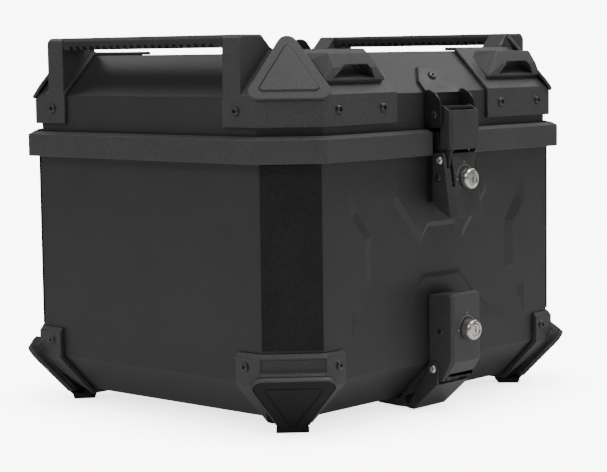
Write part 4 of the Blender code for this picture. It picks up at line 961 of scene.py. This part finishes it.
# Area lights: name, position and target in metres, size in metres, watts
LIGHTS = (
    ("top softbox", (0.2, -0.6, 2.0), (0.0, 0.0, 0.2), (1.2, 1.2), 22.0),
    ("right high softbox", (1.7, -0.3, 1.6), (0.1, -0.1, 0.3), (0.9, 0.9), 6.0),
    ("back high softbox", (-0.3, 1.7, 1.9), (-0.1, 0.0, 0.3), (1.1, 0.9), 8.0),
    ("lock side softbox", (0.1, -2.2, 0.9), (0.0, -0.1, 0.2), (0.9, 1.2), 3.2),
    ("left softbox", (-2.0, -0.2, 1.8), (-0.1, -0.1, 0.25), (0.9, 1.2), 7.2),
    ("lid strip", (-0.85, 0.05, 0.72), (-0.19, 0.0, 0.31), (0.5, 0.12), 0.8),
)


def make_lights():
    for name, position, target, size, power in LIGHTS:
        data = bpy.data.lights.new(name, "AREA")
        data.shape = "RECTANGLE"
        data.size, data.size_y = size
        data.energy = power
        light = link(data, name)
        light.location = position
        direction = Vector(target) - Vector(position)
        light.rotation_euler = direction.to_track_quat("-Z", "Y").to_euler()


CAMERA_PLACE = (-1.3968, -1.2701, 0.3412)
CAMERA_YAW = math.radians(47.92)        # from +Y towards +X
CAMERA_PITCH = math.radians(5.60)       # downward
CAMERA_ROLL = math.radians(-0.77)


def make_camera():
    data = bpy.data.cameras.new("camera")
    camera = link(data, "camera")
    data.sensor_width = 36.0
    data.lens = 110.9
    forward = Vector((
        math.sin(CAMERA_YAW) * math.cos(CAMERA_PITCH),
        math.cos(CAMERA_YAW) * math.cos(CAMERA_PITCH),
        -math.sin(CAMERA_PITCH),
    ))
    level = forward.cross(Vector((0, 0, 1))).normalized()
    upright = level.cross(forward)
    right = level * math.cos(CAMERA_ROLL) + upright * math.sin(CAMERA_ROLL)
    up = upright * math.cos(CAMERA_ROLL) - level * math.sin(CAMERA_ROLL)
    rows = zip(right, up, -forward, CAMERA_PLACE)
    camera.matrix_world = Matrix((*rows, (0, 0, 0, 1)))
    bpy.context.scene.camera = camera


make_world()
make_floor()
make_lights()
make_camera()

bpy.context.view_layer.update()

===============

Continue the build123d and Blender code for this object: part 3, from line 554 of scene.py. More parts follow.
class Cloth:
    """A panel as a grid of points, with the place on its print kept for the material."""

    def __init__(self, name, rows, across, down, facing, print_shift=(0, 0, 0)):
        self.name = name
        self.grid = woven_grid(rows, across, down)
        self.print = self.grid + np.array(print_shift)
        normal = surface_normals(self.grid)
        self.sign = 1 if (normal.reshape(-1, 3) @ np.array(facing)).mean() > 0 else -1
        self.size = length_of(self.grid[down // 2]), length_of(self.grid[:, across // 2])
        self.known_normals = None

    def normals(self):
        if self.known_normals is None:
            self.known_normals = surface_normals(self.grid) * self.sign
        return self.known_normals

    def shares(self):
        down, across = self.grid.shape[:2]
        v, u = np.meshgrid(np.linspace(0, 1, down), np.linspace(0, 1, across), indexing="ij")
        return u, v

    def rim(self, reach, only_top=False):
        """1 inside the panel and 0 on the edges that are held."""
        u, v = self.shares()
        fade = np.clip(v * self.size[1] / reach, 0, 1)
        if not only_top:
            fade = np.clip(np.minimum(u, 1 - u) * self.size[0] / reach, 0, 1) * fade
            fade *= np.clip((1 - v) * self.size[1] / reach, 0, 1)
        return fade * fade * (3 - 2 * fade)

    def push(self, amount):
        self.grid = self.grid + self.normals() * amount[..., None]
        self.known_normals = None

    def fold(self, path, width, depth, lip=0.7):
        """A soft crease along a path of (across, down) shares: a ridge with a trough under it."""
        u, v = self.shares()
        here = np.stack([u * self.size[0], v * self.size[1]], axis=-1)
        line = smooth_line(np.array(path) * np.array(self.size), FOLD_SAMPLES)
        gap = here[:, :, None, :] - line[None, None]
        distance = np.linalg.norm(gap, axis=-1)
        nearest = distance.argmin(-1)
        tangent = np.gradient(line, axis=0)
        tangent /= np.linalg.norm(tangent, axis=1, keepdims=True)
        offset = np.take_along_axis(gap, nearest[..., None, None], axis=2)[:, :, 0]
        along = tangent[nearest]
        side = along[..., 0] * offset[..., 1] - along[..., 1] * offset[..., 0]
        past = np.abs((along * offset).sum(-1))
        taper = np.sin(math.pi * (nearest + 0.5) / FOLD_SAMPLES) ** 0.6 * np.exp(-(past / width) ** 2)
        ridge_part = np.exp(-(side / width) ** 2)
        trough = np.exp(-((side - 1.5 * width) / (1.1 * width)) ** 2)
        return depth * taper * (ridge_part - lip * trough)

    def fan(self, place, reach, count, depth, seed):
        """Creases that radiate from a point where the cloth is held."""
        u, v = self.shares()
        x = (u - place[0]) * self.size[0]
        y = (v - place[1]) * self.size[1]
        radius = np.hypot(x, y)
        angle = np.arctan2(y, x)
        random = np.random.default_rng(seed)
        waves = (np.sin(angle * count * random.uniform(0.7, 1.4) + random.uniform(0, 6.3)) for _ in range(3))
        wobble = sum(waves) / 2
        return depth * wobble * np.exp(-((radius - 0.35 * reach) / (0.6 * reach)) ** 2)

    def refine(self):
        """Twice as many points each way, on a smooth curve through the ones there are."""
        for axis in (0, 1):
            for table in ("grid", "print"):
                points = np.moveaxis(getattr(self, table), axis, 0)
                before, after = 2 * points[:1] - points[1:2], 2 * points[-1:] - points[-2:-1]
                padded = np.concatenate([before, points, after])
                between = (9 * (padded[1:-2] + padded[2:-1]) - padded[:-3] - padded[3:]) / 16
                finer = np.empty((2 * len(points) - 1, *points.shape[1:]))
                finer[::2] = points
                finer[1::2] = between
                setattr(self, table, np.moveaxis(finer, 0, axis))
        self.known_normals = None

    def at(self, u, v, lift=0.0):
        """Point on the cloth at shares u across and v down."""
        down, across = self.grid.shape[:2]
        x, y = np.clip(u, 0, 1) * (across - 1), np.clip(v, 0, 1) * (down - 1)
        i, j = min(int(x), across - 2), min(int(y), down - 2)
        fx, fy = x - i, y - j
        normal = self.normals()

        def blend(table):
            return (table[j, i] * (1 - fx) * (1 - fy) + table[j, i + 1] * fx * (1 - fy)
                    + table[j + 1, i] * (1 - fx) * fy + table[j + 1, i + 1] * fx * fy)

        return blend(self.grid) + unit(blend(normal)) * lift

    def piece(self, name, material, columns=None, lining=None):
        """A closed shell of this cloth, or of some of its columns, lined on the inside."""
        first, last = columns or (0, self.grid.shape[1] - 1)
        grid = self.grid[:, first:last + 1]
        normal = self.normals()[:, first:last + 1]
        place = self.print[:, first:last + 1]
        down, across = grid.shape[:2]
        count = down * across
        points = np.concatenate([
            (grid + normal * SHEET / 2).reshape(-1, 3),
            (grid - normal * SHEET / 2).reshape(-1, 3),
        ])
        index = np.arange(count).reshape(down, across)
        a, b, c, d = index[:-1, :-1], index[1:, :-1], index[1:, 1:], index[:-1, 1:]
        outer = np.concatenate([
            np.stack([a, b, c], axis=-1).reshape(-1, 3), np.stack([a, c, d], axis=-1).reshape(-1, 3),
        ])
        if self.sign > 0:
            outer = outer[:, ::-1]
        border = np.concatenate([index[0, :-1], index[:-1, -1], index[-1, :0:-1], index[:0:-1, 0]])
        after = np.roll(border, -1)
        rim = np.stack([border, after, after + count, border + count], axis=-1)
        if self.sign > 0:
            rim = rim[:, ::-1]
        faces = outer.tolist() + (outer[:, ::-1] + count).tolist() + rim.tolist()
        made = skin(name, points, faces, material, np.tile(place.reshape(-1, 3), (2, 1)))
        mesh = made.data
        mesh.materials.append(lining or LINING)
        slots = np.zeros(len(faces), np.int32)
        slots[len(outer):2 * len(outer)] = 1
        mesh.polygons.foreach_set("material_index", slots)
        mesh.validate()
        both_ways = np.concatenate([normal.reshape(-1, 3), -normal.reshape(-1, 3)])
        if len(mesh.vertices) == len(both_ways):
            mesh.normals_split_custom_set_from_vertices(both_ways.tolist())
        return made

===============

> **Instructions to follow**: Report how many lines above hold the string "code", giving nothing but the number.

> **Solution for this task**: 2